▶ _Exercise directions_
Write the data out again in full, with no departure from the original.
-- Start Collected material --
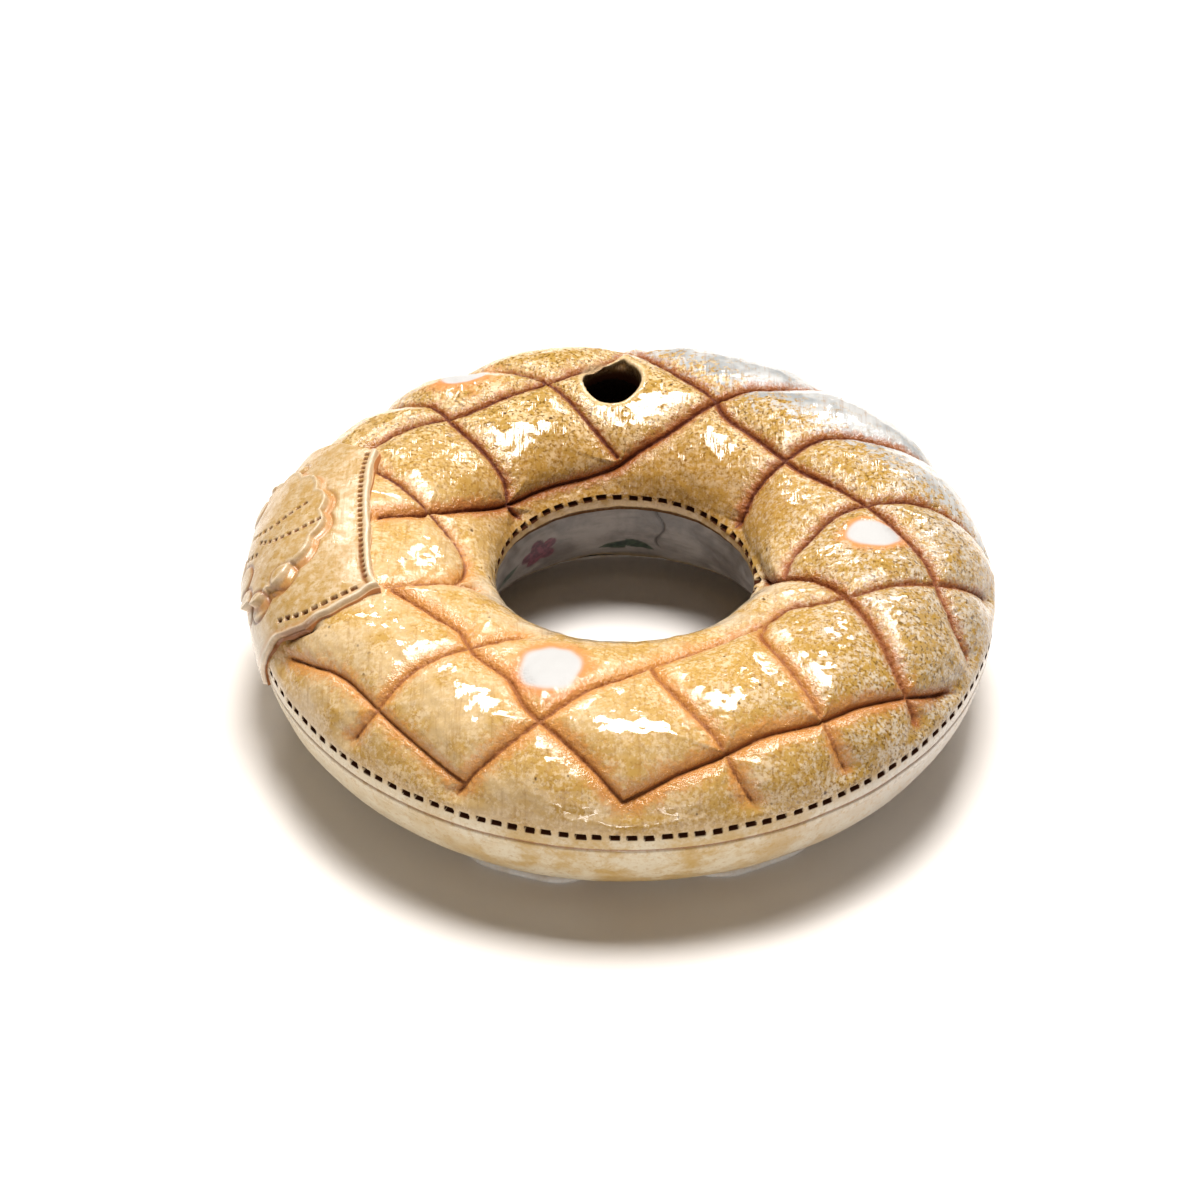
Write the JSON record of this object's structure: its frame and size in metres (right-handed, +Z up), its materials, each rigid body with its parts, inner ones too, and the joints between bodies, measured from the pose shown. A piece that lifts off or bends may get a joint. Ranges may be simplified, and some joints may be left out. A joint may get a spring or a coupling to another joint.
{
  "type": "ceramic doughnut",
  "caption": "Hollow stoneware doughnut with a diamond-quilted, stitched top, a round vent hole, an applied patch and a lobed foot.",
  "frame": {"origin": "centre of the doughnut's hole, on the surface that the foot stands on", "axes": "+Z up through the doughnut's hole; the vent hole is at the back, near +Y, and the patch is on the left, at -X"},
  "size_m": [0.1521, 0.15, 0.0434],
  "materials": {
    "salt_glaze": "ochre salt-glazed stoneware, orange-peel gloss, red-brown in the seams"
  },
  "bodies": {
    "root": {"ring": "salt_glaze"}
  },
  "joints": []
}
-- End Collected material --
▶ _Full output_
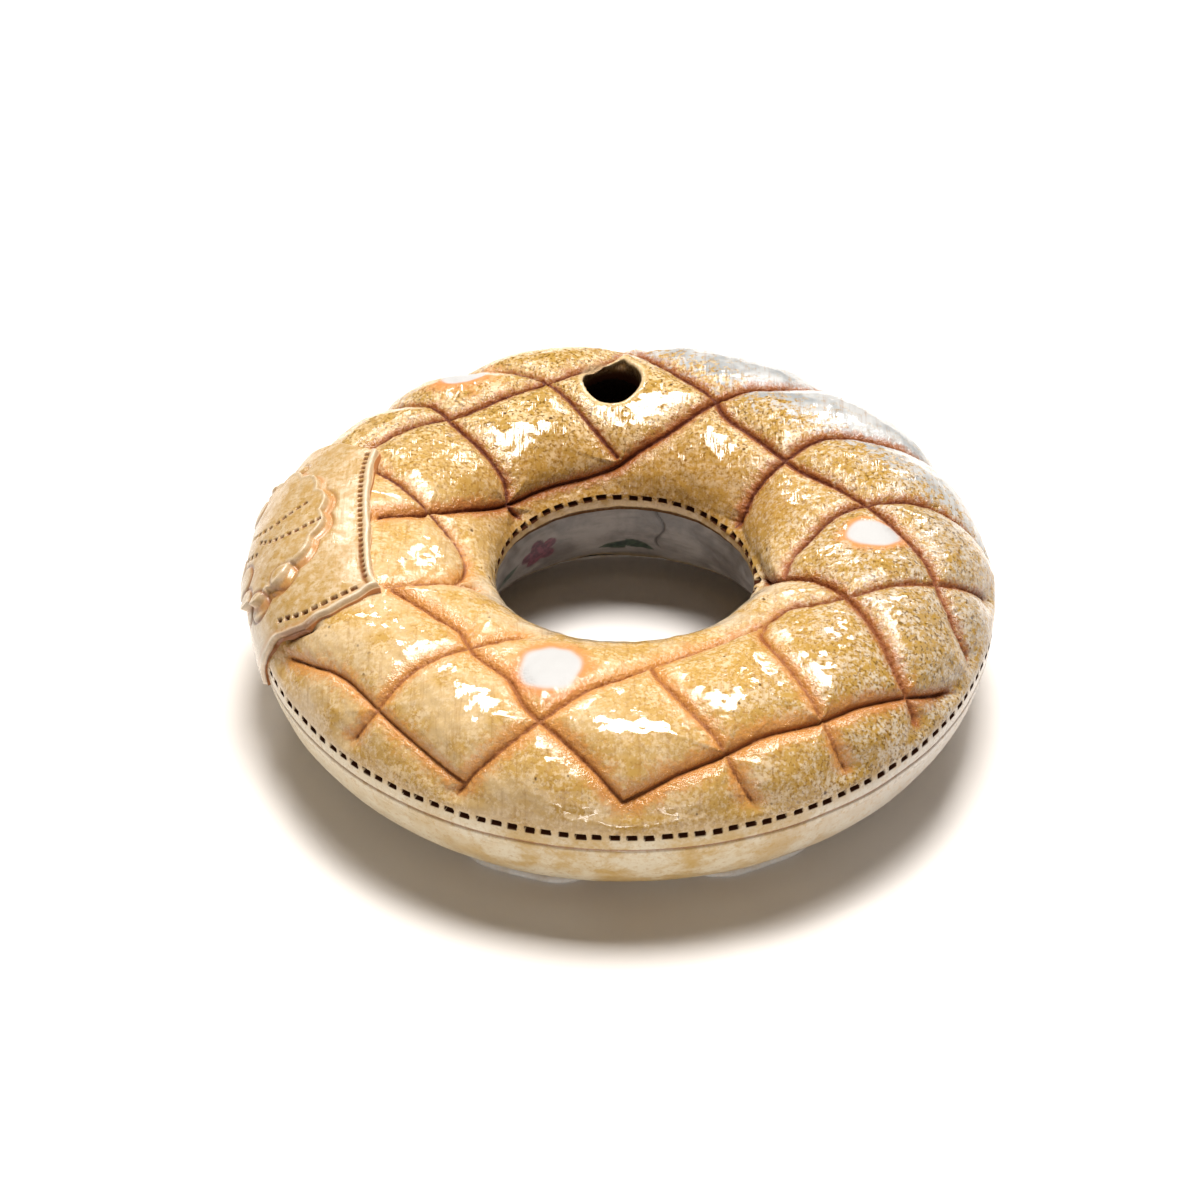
Write the JSON record of this object's structure: its frame and size in metres (right-handed, +Z up), its materials, each rigid body with its parts, inner ones too, and the joints between bodies, measured from the pose shown. A piece that lifts off or bends may get a joint. Ranges may be simplified, and some joints may be left out. A joint may get a spring or a coupling to another joint.
{
  "type": "ceramic doughnut",
  "caption": "Hollow stoneware doughnut with a diamond-quilted, stitched top, a round vent hole, an applied patch and a lobed foot.",
  "frame": {"origin": "centre of the doughnut's hole, on the surface that the foot stands on", "axes": "+Z up through the doughnut's hole; the vent hole is at the back, near +Y, and the patch is on the left, at -X"},
  "size_m": [0.1521, 0.15, 0.0434],
  "materials": {
    "salt_glaze": "ochre salt-glazed stoneware, orange-peel gloss, red-brown in the seams"
  },
  "bodies": {
    "root": {"ring": "salt_glaze"}
  },
  "joints": []
}